Валько пожаловалось, что Сотин грозит комсомолом и вычисткой из университета.
Салыкин помрачнел.
— Ты можешь это сделать? — спросил он Сотина.
— А пусть не нарывается! Пусть хотя бы половину отдаст, а еще половину через месяц — тогда не трону.
— Подержи, — протянул Салыкин гитару девушке, хотя мог просто ее поставить или положить (тоже не без карнавальных эффектов действовал). Встал перед Сотиным.
— Саша, ты меня знаешь. Могу ударить.
— Да пошел ты!
Сотин не стал дожидаться удара и убрался, на прощание крикнув:
— Я сказал — неделя! Иначе пеняй на себя, понял?
Салыкин утешил Валько:
— Не грусти. Он сволочь, конечно, но не до такой степени. Будет ныть, надоедать, но стучать не станет. Он вообще очень робкий. Поэтому и в психиатры пошел. Ну, как мальчик, который темноты боится и специально идет в темную комнату. Хорошо сказал? — спросил он девушку.
— Хорошо.
— А поцеловать за это?
Девушка посмотрела на Валько.
— При нем можно, он мой друг.
Девушка поцеловала Салыкина.
16.
Салыкин оказался прав: Сотин не осмелился преследовать Валько. И даже не ныл, не надоедал, не приходил вообще. Смирился, наверное. Или остыл. Может, даже и стыдно стало. Валько вскоре собрало некоторую сумму, позвонило Сотину, назначило встречу. Не у себя дома и не у него — на улице, в чужом пространстве. Чтобы подчеркнуть отчужденность теперешних отношений. Передало Сотину конверт с деньгами:
— Тут половина, больше не получишь. Потому что — общий убыток. Я и этого мог бы не отдавать. Отдаю знаешь за что? За удовольствие больше тебя никогда не видеть!
Валько предполагало, что это прозвучит эффектно, но Сотин даже не обратил внимания на его слова — сунул в конверт пальцы и, то и дело поглядывая по сторонам, считал деньги, деловито шевеля губами.
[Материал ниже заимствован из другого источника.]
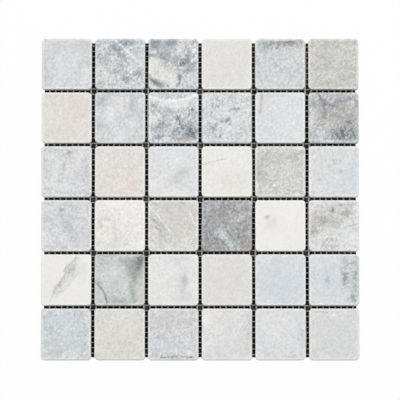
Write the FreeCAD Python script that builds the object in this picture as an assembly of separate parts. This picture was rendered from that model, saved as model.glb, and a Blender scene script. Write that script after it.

Никакого карнавала, сосредоточенность. Валько стало противно, оно ушло, не дожидаясь конца подсчета.
Сотин исчез из его жизни (как потом оказалось — не навсегда), а Салыкин начал посещать регулярно. Часто — с девушками. Он любил девушек. Но любил и выпить. Любил также петь под гитару свои песни. И все эти увлечения были у него в постоянном противоречии: от природы довольно застенчивый, он, чтобы легче было общаться с девушкой, выпивал. Выпив же, начинал петь песни, но то и дело забывал слова, откладывал гитару, чтобы взяться за девушку, но хотелось еще выпить. Выпивал — и уже было не до девушки. Впрочем, текстов своих песен он не помнил и в трезвом виде. Когда признанный поэт филфака Болотцев читал со сцены на факультетском вечере длиннейшее стихотворение размером в поэму, Салыкин сказал с добродушной завистью: «Надо же, наизусть дует!» Он признавался, что для него слишком трудно сочетать пение и игру. «Аккорды помнить, да еще слова помнить — морока. Я не могу два дела одновременно делать, у меня, наверно, полушария не сбалансированы». Потом нашел выход: напечатал на пишущей машинке тексты, вклеил их в толстую тетрадь вроде конторской книги и начал петь с листа. С девушками же так: зная, что после двух стаканов вина или стакана водки ему будет не до них, он спешил их обольстить (и достиг, несмотря на застенчивость, большого мастерства в этом деле), а уж потом, освобожденный, мог с полным удовольствием пить и петь. Из этого Валько сделало вывод, что питье и пение Салыкину — для удовольствия, а девушки скорее для тщеславия. Ну, и просто — нужда.
11
Аморалкой назывались грехи, за которые действительно могли исключить не только из комсомола, но и из вуза: пьянство (если попадешься), фарцовка (опять же, если уличат), половая распущенность в особо циничной и откровенной форме; сейчас студентам легче, ни пьянство, ни коммерческая деятельность, ни сексуальные подвиги не преследуются, лишь бы человек учился (или — лишь бы платил за обучение).